## [Data extract]
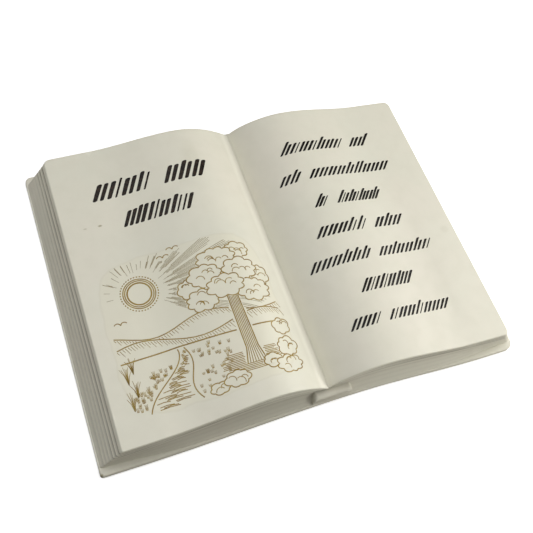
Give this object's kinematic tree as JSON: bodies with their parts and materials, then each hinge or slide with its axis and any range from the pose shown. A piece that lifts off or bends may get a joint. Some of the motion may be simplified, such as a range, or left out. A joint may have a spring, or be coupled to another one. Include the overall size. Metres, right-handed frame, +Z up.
{
  "type": "open book headstone",
  "caption": "Small grave ornament in the form of an open book lying flat, cast in one piece, with rows of stroke marks in both pages.",
  "frame": {"origin": "on the ground under the middle of the book, at the centre of the bounding box's bottom face", "axes": "+X across both pages to the right, +Y from the foot of the pages to their head, +Z up"},
  "size_m": [0.18, 0.1318, 0.0232],
  "materials": {
    "cream_resin": "satin"
  },
  "bodies": {
    "root": {"open_book": "cream_resin"}
  },
  "joints": []
}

## [Stated goal]
Look for "materials" and pull out every line that has it.

## [Written solution]
Give this object's kinematic tree as JSON: bodies with their parts and materials, then each hinge or slide with its axis and any range from the pose shown. A piece that lifts off or bends may get a joint. Some of the motion may be simplified, such as a range, or left out. A joint may have a spring, or be coupled to another one. Include the overall size. Metres, right-handed frame, +Z up.
  "materials": {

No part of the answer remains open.